Start of Provided material
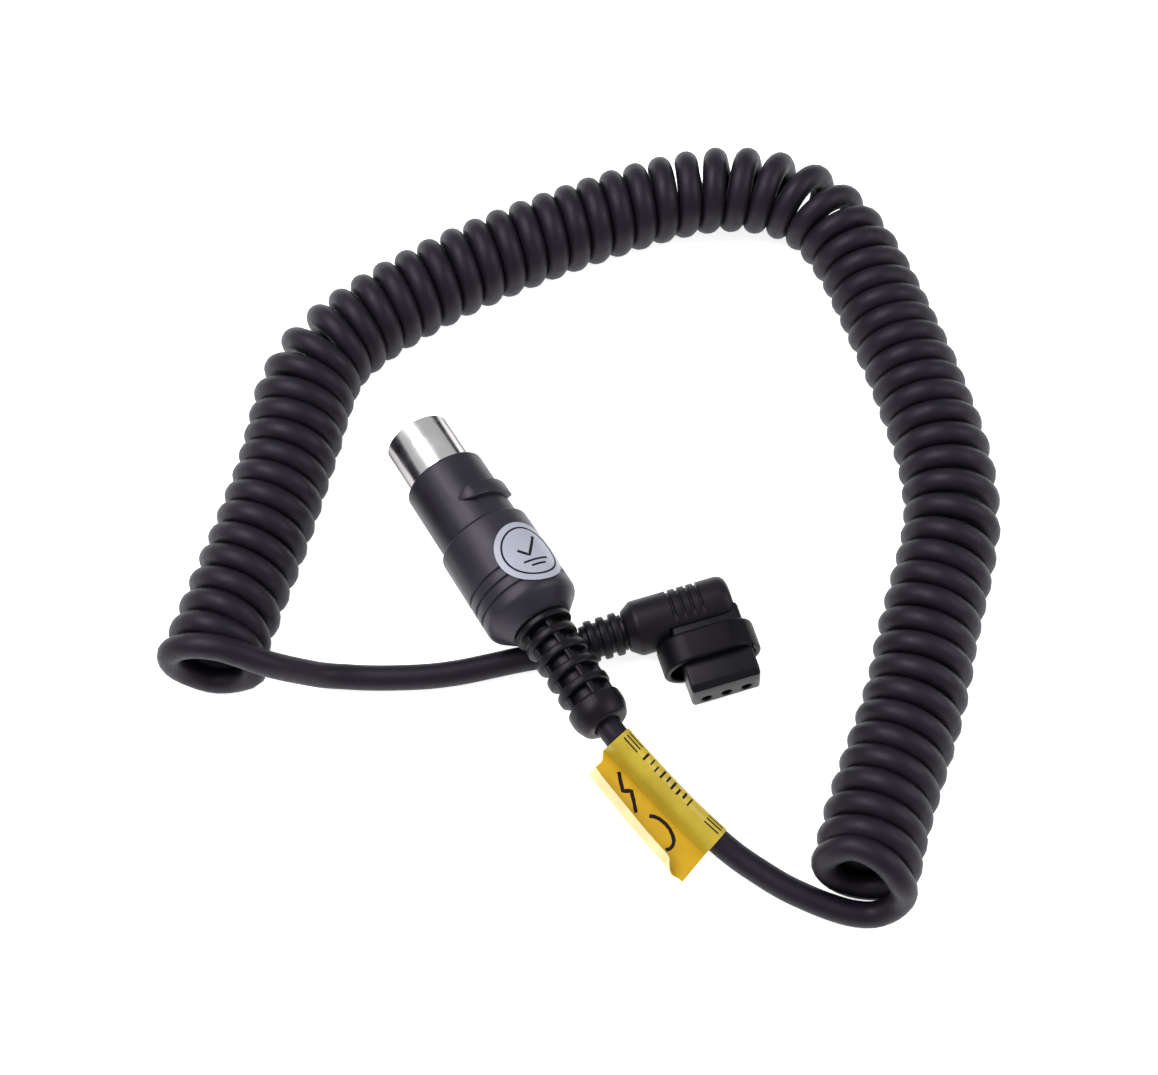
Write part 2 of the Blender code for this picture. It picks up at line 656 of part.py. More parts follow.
def make_label():
    """Film folded around the lead, its two ends meeting in a flag."""
    bm = bmesh.new()
    outer_loops = []
    inner_loops = []
    angles = [18.0 + 324.0 * step / 13.0 for step in range(14)]
    for point, direction in label_sections():
        side = direction.cross(Vector((0.0, 0.0, 1.0))).normalized()
        up = side.cross(direction)
        outer = []
        inner = []
        for angle_deg in angles:
            angle = math.radians(angle_deg)
            ray = side * math.cos(angle) + up * math.sin(angle)
            outer.append(bm.verts.new(point + ray * LABEL_OUTER_RADIUS))
            inner.append(bm.verts.new(point + ray * LABEL_INNER_RADIUS))
        for reach, height, inner_angle in (
            (LABEL_OUTER_RADIUS + 2.0, -0.13, -9.0), (LABEL_OUTER_RADIUS + 4.6, 0.35, -5.0),
            (LABEL_OUTER_RADIUS + LABEL_FLAG, 1.6, -1.5), (LABEL_OUTER_RADIUS + LABEL_FLAG - 0.1, 1.86, 1.5),
            (LABEL_OUTER_RADIUS + 4.5, 0.62, 5.0), (LABEL_OUTER_RADIUS + 2.0, 0.13, 9.0),
        ):
            outer.append(bm.verts.new(point + side * reach + up * height))
            angle = math.radians(inner_angle)
            ray = side * math.cos(angle) + up * math.sin(angle)
            inner.append(bm.verts.new(point + ray * LABEL_INNER_RADIUS))
        outer_loops.append(outer)
        inner_loops.append(inner)
    count = len(outer_loops[0])
    for loops in (outer_loops, inner_loops):
        for index in range(len(loops) - 1):
            join_rings(bm, loops[index], loops[index + 1], count)
    join_rings(bm, outer_loops[0], inner_loops[0], count)
    join_rings(bm, outer_loops[-1], inner_loops[-1], count)
    material = make_material("label_film", (0.85, 0.62, 0.03), 0.25, 0.0)
    return finish_object("label_flag", bm, Matrix.Identity(4), material)


def elbow_box(bm, low, high, bevel=0.0, segments=2):
    """Box between two corners, in the right-angle plug's millimetres, edges rounded."""
    made = bmesh.ops.create_cube(bm, size=1.0)
    corners = made["verts"]
    for corner in corners:
        for axis in range(3):
            corner.co[axis] = low[axis] if corner.co[axis] < 0.0 else high[axis]
    if bevel > 0.0:
        edges = {edge for corner in corners for edge in corner.link_edges}
        bmesh.ops.bevel(bm, geom=list(edges), offset=bevel, segments=segments, profile=0.5, affect="EDGES")


def make_elbow_body():
    """Round barrel with a squared neck towards the contacts, hollow inside."""
    material = make_material("elbow_plastic", (0.022, 0.022, 0.025), 0.5, 0.0)
    bm = bmesh.new()
    r = ELBOW_RADIUS
    end = ELBOW_LENGTH
    profile = (
        (0.0, 0.0), (0.0, 3.9), (1.9, r - 0.15), (2.3, r), (end - 2.2, r), (end - 1.1, r - 0.35),
        (end - 0.35, r - 1.1), (end, r - 2.3), (end, 0.0),
    )
    revolve_into(bm, profile, 32, "X")
    body = raw_object("elbow_body", bm, material)
    for centre in ELBOW_GROOVES:
        cut_bm = bmesh.new()
        arc_groove_into(cut_bm, centre)
        boolean(body, raw_object("groove", cut_bm, material), "DIFFERENCE")
    neck_bm = bmesh.new()
    elbow_box(neck_bm, (7.0, -6.1, -4.6), (22.6, -1.0, 4.6), 1.4)
    boolean(body, raw_object("neck", neck_bm, material), "UNION")
    pocket_bm = bmesh.new()
    half = INSERT_WIDTH / 2.0 + 0.3
    tall = INSERT_HEIGHT / 2.0 + 0.3
    elbow_box(pocket_bm, (INSERT_CENTRE - half, -7.0, -tall), (INSERT_CENTRE + half, -1.6, tall))
    boolean(body, raw_object("pocket", pocket_bm, material), "DIFFERENCE")
    bore_bm = bmesh.new()
    bore_profile = ((-1.0, 0.0), (-1.0, 2.85), (1.2, 2.85), (1.2, 3.2), (end - 1.5, 3.2), (end - 1.5, 0.0))
    revolve_into(bore_bm, bore_profile, 28, "X")
    boolean(body, raw_object("bore", bore_bm, material), "DIFFERENCE")
    return settle(body, elbow_frame())


def arc_groove_into(bm, centre):
    """A short groove over the top and back of the barrel."""
    half = 0.4
    rings = []
    for angle_deg in (-32.0, -7.0, 17.0, 41.0, 65.0, 93.0):
        angle = math.radians(angle_deg)
        ring = []
        for along, radius in (
            (centre - half, ELBOW_RADIUS + 0.6), (centre + half, ELBOW_RADIUS + 0.6),
            (centre + half * 0.5, ELBOW_RADIUS - 0.45), (centre - half * 0.5, ELBOW_RADIUS - 0.45),
        ):
            ring.append(bm.verts.new(axis_point("X", along, radius, angle)))
        rings.append(ring)
    for index in range(len(rings) - 1):
        join_rings(bm, rings[index], rings[index + 1], 4)
    bm.faces.new(rings[0])
    bm.faces.new(rings[-1])


def make_elbow_boot():
    """Ribbed strain relief of the right-angle plug."""
    length = ELBOW_BOOT_LENGTH
    outer = [(-0.3, 2.75), (-0.3, 3.6)]
    for index in range(3):
        centre = -1.75 - index * ELBOW_RING_PITCH
        radius = ELBOW_RING_RADIUS - 0.06 * index
        outer += [
            (centre + 0.75, 3.35), (centre + 0.7, radius - 0.2), (centre + 0.5, radius),
            (centre - 0.5, radius), (centre - 0.7, radius - 0.2), (centre - 0.75, 3.35),
        ]
    outer += [(-length + 0.3, 3.35), (-length, 3.05), (-length, 2.75)]
    bm = bmesh.new()
    revolve_into(bm, outer, 28, "X")
    material = make_material("elbow_boot_rubber", (0.022, 0.022, 0.024), 0.5, 0.0)
    return finish_object("elbow_boot", bm, elbow_frame(), material)


def stadium(width, height, steps=8):
    """Points of a stadium outline around the origin, as (across, up)."""
    radius = height / 2.0
    straight = width / 2.0 - radius
    points = []
    for step in range(steps + 1):
        angle = -math.pi / 2.0 + math.pi * step / steps
        points.append((straight + radius * math.cos(angle), radius * math.sin(angle)))
    for step in range(steps + 1):
        angle = math.pi / 2.0 + math.pi * step / steps
        points.append((-straight + radius * math.cos(angle), radius * math.sin(angle)))
    return points


def make_elbow_skirt():
    """Hood around the contact insert, open at the front."""
    material = make_material("skirt_plastic", (0.024, 0.024, 0.027), 0.42, 0.0)
    bm = bmesh.new()
    loops = []
    levels = (
        (SKIRT_BACK, SKIRT_WIDTH - 1.0, SKIRT_HEIGHT - 1.0), (SKIRT_BACK + 0.5, SKIRT_WIDTH, SKIRT_HEIGHT),
        (SKIRT_FRONT - 0.5, SKIRT_WIDTH, SKIRT_HEIGHT), (SKIRT_FRONT, SKIRT_WIDTH - 0.8, SKIRT_HEIGHT - 0.8),
        (SKIRT_FRONT, SKIRT_WIDTH - 2.0 * SKIRT_WALL, SKIRT_HEIGHT - 2.0 * SKIRT_WALL),
        (SKIRT_BACK + 1.5, SKIRT_WIDTH - 2.0 * SKIRT_WALL, SKIRT_HEIGHT - 2.0 * SKIRT_WALL),
    )
    for depth, width, height in levels:
        loops.append([bm.verts.new((SKIRT_CENTRE + x, -depth, z)) for x, z in stadium(width, height)])
    count = len(loops[0])
    for index in range(len(loops) - 1):
        join_rings(bm, loops[index], loops[index + 1], count)
    bm.faces.new(loops[0])
    bm.faces.new(loops[-1])
    skirt = raw_object("elbow_skirt", bm, material)
    slot_bm = bmesh.new()
    half = INSERT_WIDTH / 2.0 + 0.3
    tall = INSERT_HEIGHT / 2.0 + 0.3
    elbow_box(slot_bm, (INSERT_CENTRE - half, -SKIRT_FRONT, -tall), (INSERT_CENTRE + half, -2.0, tall))
    boolean(skirt, raw_object("slot", slot_bm, material), "DIFFERENCE")
    return settle(skirt, elbow_frame())


def contact_places():
    return [INSERT_CENTRE + offset * CONTACT_PITCH for offset in (-1.0, 0.0, 1.0)]


def make_socket_insert():
    """Block with the three contact holes, bevelled along its upper front edge."""
    material = make_material("insert_plastic", (0.026, 0.026, 0.028), 0.4, 0.0)
    bm = bmesh.new()
    half = INSERT_WIDTH / 2.0
    tall = INSERT_HEIGHT / 2.0
    outline = (
        (-INSERT_BACK, -tall), (-INSERT_BACK, tall), (-INSERT_FRONT + 1.2, tall),
        (-INSERT_FRONT, tall - 0.9), (-INSERT_FRONT, -tall),
    )
    left = [bm.verts.new((INSERT_CENTRE - half, y, z)) for y, z in outline]
    right = [bm.verts.new((INSERT_CENTRE + half, y, z)) for y, z in outline]
    join_rings(bm, left, right, 5)
    bm.faces.new(left)
    bm.faces.new(right)
    long_edges = [edge for edge in bm.edges if abs(edge.verts[0].co.y - edge.verts[1].co.y) > 5.0]
    bmesh.ops.bevel(bm, geom=long_edges, offset=0.7, segments=2, profile=0.5, affect="EDGES")
    insert = raw_object("socket_insert", bm, material)
    for place in contact_places():
        hole_bm = bmesh.new()
        side_round_into(hole_bm, place, -CONTACT_DROP, (
            (-INSERT_FRONT - 1.0, 0.0), (-INSERT_FRONT - 1.0, CONTACT_HOLE_RADIUS),
            (-INSERT_BACK + 1.0, CONTACT_HOLE_RADIUS), (-INSERT_BACK + 1.0, 0.0),
        ), 16)
        boolean(insert, raw_object("hole", hole_bm, material), "DIFFERENCE")
    return settle(insert, elbow_frame())


def side_round_into(bm, across, up, profile, count):
    """Revolve a profile around a line that runs towards the contacts."""
    start = len(bm.verts)
    revolve_into(bm, profile, count)
    bm.verts.ensure_lookup_table()
    moved = [bm.verts[index] for index in range(start, len(bm.verts))]
    bmesh.ops.translate(bm, verts=moved, vec=(across, 0.0, up))


def make_socket_contacts():
    """Recessed female contacts."""
    for index, place in enumerate(contact_places()):
        bm = bmesh.new()
        side_round_into(bm, place, -CONTACT_DROP, (
            (-INSERT_FRONT + 1.3, 0.35), (-INSERT_FRONT + 1.3, 0.62), (-7.0, 0.62), (-7.0, 0.0),
            (-8.0, 0.0), (-8.0, 0.35),
        ), 14)
        name = "socket_contact_%d" % (index + 1)
        finish_object(name, bm, elbow_frame(), make_material(name + "_metal", (0.8, 0.7, 0.42), 0.3, 1.0))


def make_elbow_conductors():
    """Wires from the lead to the female contacts."""
    for index, place in enumerate(contact_places()):
        lane = -0.2 + 1.15 * index
        route = (
            Vector((2.2, lane * 0.9 - 0.6, -0.9)), Vector((5.0, lane, -CONTACT_DROP)),
            Vector((place - 1.0, lane, -CONTACT_DROP)), Vector((place - 0.25, lane - 0.25, -CONTACT_DROP)),
            Vector((place, lane - 1.0, -CONTACT_DROP)), Vector((place, -6.6, -CONTACT_DROP)),
        )
        bm = bmesh.new()
        tube_into(bm, route, 0.42, 8)
        name = "elbow_conductor_%d" % (index + 1)
        tint = (0.35 - 0.1 * index, 0.06 + 0.05 * index, 0.05)
        finish_object(name, bm, elbow_frame(), make_material(name + "_jacket", tint, 0.5, 0.0))


def build():
    clear_scene()
    make_plug_shell()
    make_pin_carrier()
    make_contact_pins()
    make_plug_conductors()
    make_lock_collar()
    make_retaining_ring()
    make_plug_body()
    make_inner_potting()
    make_crimp_ferrule()
    make_plug_boot()
    make_inspection_sticker()
    make_cord_coil()
    make_pack_lead()
    make_flash_lead()
    make_label()
    make_elbow_body()
    make_elbow_boot()
    make_elbow_skirt()
    make_socket_insert()
    make_socket_contacts()
    make_elbow_conductors()


build()
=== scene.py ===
"""Looks of the coiled flash power cable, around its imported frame.

Shapes are worked out in millimetres, in the frame of the plug that they belong to, and placed in
metres. The plugs' frames come from the record's mounts.
"""
import json
import math

import bmesh
import bpy
import numpy
from mathutils import Matrix, Vector


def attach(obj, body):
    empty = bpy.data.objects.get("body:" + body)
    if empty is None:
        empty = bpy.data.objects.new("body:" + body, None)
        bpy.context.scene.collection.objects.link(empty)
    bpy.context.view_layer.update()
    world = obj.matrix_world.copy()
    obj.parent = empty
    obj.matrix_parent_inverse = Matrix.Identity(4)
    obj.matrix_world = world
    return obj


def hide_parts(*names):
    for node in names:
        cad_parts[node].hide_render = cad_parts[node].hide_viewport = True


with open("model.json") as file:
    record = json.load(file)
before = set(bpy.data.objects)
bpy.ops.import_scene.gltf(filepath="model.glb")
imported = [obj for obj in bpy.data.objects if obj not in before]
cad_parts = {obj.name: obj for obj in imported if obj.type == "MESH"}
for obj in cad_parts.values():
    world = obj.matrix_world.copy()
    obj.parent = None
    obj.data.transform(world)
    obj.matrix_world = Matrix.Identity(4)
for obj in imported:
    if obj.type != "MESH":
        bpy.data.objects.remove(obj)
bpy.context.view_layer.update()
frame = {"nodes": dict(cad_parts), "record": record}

MM = 0.001
WELD = 0.0004

# Camera: place and target in metres, focal length in millimetres.
CAMERA_AT = (-0.09011, -0.17814, 0.43376)
CAMERA_TARGET = (0.01591, -0.00033, 0.0093)
CAMERA_LENS = 76.0
CAMERA_SENSOR = 36.0

# Studio: strengths and lamp powers in watts.
WORLD_STRENGTH = 0.50
SOFTBOX_POWER = 7.0
FILL_POWER = 2.5
FLOOR_GLOW = 0.78
FLOOR_REACH = 3.0

# Cord: radii, stations and leans in millimetres, turns counted from the flash end.
CORD_RADIUS = 2.47
COIL_TURNS = 65.5
FIRST_TURN = 1.0
LAST_TURN = 65.75
# Turns gained (or lost) against an even winding, by share of the coil's length.
TURN_SHIFTS = ((0.0, 0.0), (0.12, 0.0), (0.50, -0.5), (0.72, 0.0), (0.91, 0.05), (1.0, 0.42))
# One turn more is squeezed into the bend near the flash end: where that starts and how far it spreads,
# as shares of the coil's length. The turns overlap a little there.
BEND_START = 0.085
BEND_SPAN = 0.20
# How far the end turns lean out at their bottoms, in millimetres, and over how many turns that fades.
FIRST_LEAN = 4.3
LEAN_TURNS = 3.0
LAST_LEAN = 3.3
LAST_LEAN_TURNS = 8.0
POINTS_PER_TURN = 28
LEAD_POINTS = 84
AXIS_SAMPLES = 1400
HEADING_WINDOW = 61
PLUG_EXIT_STATION = 71.0
CORD_START_STATION = 58.0
ELBOW_CORD_END = 0.6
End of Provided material
State how many lines of the listing hold the string "before"; reply with the number and nothing else.

** Output for this task **
2